== Source excerpt

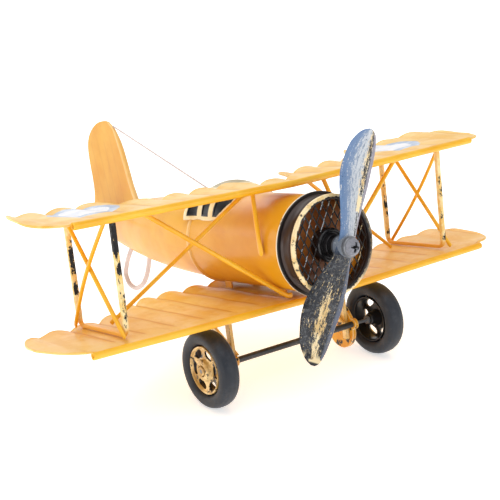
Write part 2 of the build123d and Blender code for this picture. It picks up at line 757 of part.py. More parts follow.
tip_up = Rot(-STANCE, 0, 0)
standing = {name: tip_up * shape for name, shape in nodes.items()}
boxes = [shape.bounding_box() for shape in standing.values()]
nose_y = min(box.min.Y for box in boxes)
tail_y = max(box.max.Y for box in boxes)
floor_z = min(box.min.Z for box in boxes)
to_floor = Pos(0, -(nose_y + tail_y) / 2, -floor_z)

os.makedirs("parts", exist_ok=True)
for name, shape in standing.items():
    export_step(to_floor * shape, f"parts/{name}.step")


def on_floor(point):
    """Where a point of the flight frame ends up in the standing model."""
    moved = to_floor * tip_up * Location(point)
    return tuple(round(value, 4) for value in moved.position)


print("propeller axis through", on_floor((0, HUB_FRONT, AXIS_Z)), "and", on_floor((0, HUB_BACK, AXIS_Z)))
print("right wheel centre", on_floor((WHEEL_X, WHEEL_Y, WHEEL_Z)))
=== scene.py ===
import json
import math

import bmesh
import bpy
from mathutils import Matrix, Vector, noise


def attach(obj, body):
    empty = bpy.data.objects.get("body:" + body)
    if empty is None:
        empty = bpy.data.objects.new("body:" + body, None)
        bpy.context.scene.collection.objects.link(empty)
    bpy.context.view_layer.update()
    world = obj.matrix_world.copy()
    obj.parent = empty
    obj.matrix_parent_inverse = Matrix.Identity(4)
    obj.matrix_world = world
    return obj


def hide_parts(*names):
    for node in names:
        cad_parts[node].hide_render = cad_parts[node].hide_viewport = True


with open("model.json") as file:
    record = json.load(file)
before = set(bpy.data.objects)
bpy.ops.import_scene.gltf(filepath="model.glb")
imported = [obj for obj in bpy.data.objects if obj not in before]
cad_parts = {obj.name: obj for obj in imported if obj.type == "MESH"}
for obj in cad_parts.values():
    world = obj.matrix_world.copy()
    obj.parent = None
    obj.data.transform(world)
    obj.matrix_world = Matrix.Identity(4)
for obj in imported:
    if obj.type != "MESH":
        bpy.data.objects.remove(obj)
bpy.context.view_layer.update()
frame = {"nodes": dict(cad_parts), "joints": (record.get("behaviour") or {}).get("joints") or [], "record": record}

scene = bpy.context.scene
nodes = frame["nodes"]
joints = {joint["name"]: joint for joint in frame["joints"]}

# The model is described in its flight frame, in millimetres: nose towards -Y, the centre plane at
# x = 0, the tops of the front struts at y = z = 0. FLIGHT puts that frame into the row's frame.
AXIS_Z = -29.4
HUB_FRONT, HUB_BACK = -41.4, -34.8
SCREW_TOP = -46.4
MM = 0.001
nose = joints["propeller_spin"]["axis"]
STANCE = math.atan2(nose[2], -nose[1])
FLIGHT = (
    Matrix.Translation(joints["propeller_spin"]["pos_m"])
    @ Matrix.Rotation(-STANCE, 4, "X")
    @ Matrix.Scale(MM, 4)
    @ Matrix.Translation((0.0, -HUB_FRONT, -AXIS_Z))
)
WHEEL_X, WHEEL_Y, WHEEL_Z = 55.6, 12.7, -84.5
DIHEDRAL_RISE = math.tan(math.radians(1.1))
FLUTE = 17.0
X_AXIS, Y_AXIS, Z_AXIS = (Vector(axis) for axis in ((1, 0, 0), (0, 1, 0), (0, 0, 1)))


# ---- materials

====

# What is required
Copy out the data shown above without altering anything.

# Exercise response
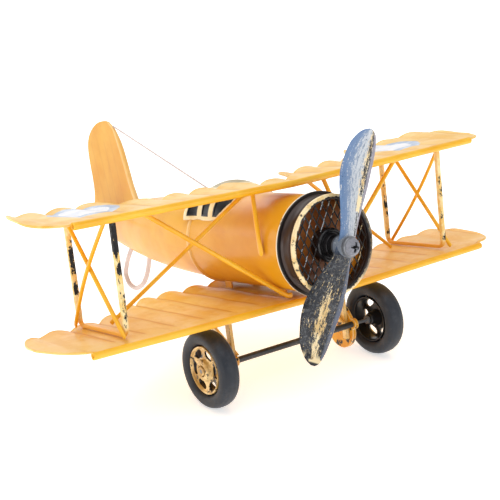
Write part 2 of the build123d and Blender code for this picture. It picks up at line 757 of part.py. More parts follow.
tip_up = Rot(-STANCE, 0, 0)
standing = {name: tip_up * shape for name, shape in nodes.items()}
boxes = [shape.bounding_box() for shape in standing.values()]
nose_y = min(box.min.Y for box in boxes)
tail_y = max(box.max.Y for box in boxes)
floor_z = min(box.min.Z for box in boxes)
to_floor = Pos(0, -(nose_y + tail_y) / 2, -floor_z)

os.makedirs("parts", exist_ok=True)
for name, shape in standing.items():
    export_step(to_floor * shape, f"parts/{name}.step")


def on_floor(point):
    """Where a point of the flight frame ends up in the standing model."""
    moved = to_floor * tip_up * Location(point)
    return tuple(round(value, 4) for value in moved.position)


print("propeller axis through", on_floor((0, HUB_FRONT, AXIS_Z)), "and", on_floor((0, HUB_BACK, AXIS_Z)))
print("right wheel centre", on_floor((WHEEL_X, WHEEL_Y, WHEEL_Z)))
=== scene.py ===
import json
import math

import bmesh
import bpy
from mathutils import Matrix, Vector, noise


def attach(obj, body):
    empty = bpy.data.objects.get("body:" + body)
    if empty is None:
        empty = bpy.data.objects.new("body:" + body, None)
        bpy.context.scene.collection.objects.link(empty)
    bpy.context.view_layer.update()
    world = obj.matrix_world.copy()
    obj.parent = empty
    obj.matrix_parent_inverse = Matrix.Identity(4)
    obj.matrix_world = world
    return obj


def hide_parts(*names):
    for node in names:
        cad_parts[node].hide_render = cad_parts[node].hide_viewport = True


with open("model.json") as file:
    record = json.load(file)
before = set(bpy.data.objects)
bpy.ops.import_scene.gltf(filepath="model.glb")
imported = [obj for obj in bpy.data.objects if obj not in before]
cad_parts = {obj.name: obj for obj in imported if obj.type == "MESH"}
for obj in cad_parts.values():
    world = obj.matrix_world.copy()
    obj.parent = None
    obj.data.transform(world)
    obj.matrix_world = Matrix.Identity(4)
for obj in imported:
    if obj.type != "MESH":
        bpy.data.objects.remove(obj)
bpy.context.view_layer.update()
frame = {"nodes": dict(cad_parts), "joints": (record.get("behaviour") or {}).get("joints") or [], "record": record}

scene = bpy.context.scene
nodes = frame["nodes"]
joints = {joint["name"]: joint for joint in frame["joints"]}

# The model is described in its flight frame, in millimetres: nose towards -Y, the centre plane at
# x = 0, the tops of the front struts at y = z = 0. FLIGHT puts that frame into the row's frame.
AXIS_Z = -29.4
HUB_FRONT, HUB_BACK = -41.4, -34.8
SCREW_TOP = -46.4
MM = 0.001
nose = joints["propeller_spin"]["axis"]
STANCE = math.atan2(nose[2], -nose[1])
FLIGHT = (
    Matrix.Translation(joints["propeller_spin"]["pos_m"])
    @ Matrix.Rotation(-STANCE, 4, "X")
    @ Matrix.Scale(MM, 4)
    @ Matrix.Translation((0.0, -HUB_FRONT, -AXIS_Z))
)
WHEEL_X, WHEEL_Y, WHEEL_Z = 55.6, 12.7, -84.5
DIHEDRAL_RISE = math.tan(math.radians(1.1))
FLUTE = 17.0
X_AXIS, Y_AXIS, Z_AXIS = (Vector(axis) for axis in ((1, 0, 0), (0, 1, 0), (0, 0, 1)))


# ---- materials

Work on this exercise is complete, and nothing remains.